In a plumbing emergency, many people’s first response is to contact a plumber immediately. But emergencies don’t always happen during the week, at a reasonable time, and on non-holidays. Sometimes it’s impossible to get a plumber, especially when you need one the most.
If a homeowner does not have any way of holding off damage until a plumber can get there, the consequences can be catastrophic. Of course, even if you can raise a plumber, the services will cost you some money—and probably lots of it; sewer repair isn’t cheap!
For the above reasons, a wise homeowner will purchase plumbing equipment and have it readily available in the home, even if he or she is not planning to do any heavy-duty plumbing work. It’s primarily a matter of common sense to have certain essential tools at one’s disposal … just in case a toilet or sink gets clogged, or some other common plumbing incident occurs.
Having the tools also enables you to do preventive maintenance on your home plumbing system and appliances, which will help you avoid bigger issues in the future—usually at the most inconvenient time possible.
Which tools are the right tools?
Though many people might agree it’s important to have plumbing tools on hand, without intimate knowledge of plumbing work it can be difficult to decide which tools to buy. In fact, some people get so anxious about what constitutes the right basic tools, that they spend a lot of money for an array of implements they will never use. Some, on the other hand, decide to forgo the entire process altogether, not buy any tools, and trust to fate.
For those just getting started, these three tools are must-haves:
1. Flange Plunger
Also known as a ball plunger, the flange plunger has a shape designed specifically for unclogging toilets. Though many people assume the more common “cup plunger” (shaped like a cup or bowl) is perfectly fine for unclogging their toilets, the cup plunger is actually designed primarily for unclogging sinks and bathtubs.

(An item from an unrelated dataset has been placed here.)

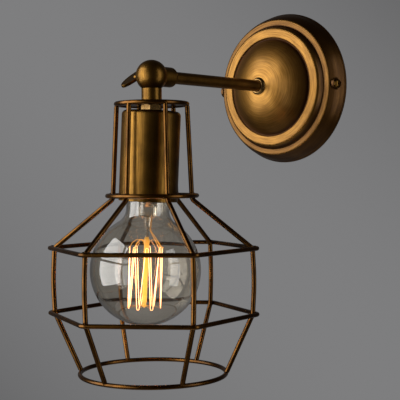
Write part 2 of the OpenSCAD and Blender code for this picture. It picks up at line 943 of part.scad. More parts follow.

The flange plunger’s design is optimized to seal the opening at the bottom of a toilet bowl and create a vacuum effect that is particularly effective for dislodging troublesome clogs. To use it, alternately push down and pull up the stick attached to the plunger.
2. Adjustable Pipe Wrench
Probably the most recognizable plumbing tool of all, the adjustable pipe wrench is designed to grip round objects of varying sizes. (Pipes are round—surprise!) The serrated jaws on this tool allow it to keep a firm grip once it has been tightened. Its handle and strength of hold provide excellent leverage.
People need to be careful about how tightly they close one of these wrenches, however, because its sharp teeth also make it notorious for leaving scratches and other marks on pipes after it’s been applied to them, how ever useful in general drain and sewer repair.
Usually, an adjustable pipe wrench is used to open up pipes in order to remove clogs, and to tighten joins. Home handy-persons who plan on opening up a pipe should always be sure they have turned off the water supply first, though … unless they want a big, wet mess on their hands.
3. Teflon Tape
Definitely the least expensive plumbing implement a homeowner will ever have to purchase, Teflon tape is an invaluable tool to have on hand. It is a thin white tape that can be used to seal off leakage occurring at pipe connections, and it is typically sold in rolls at any hardware store.
Alternate uses for Teflon tape can include preventing air leaks that develop in dryer connectors or fixing the seals on leaky shower heads. Note that Teflon tape should never be used to fix any leaks that involve gases other than air.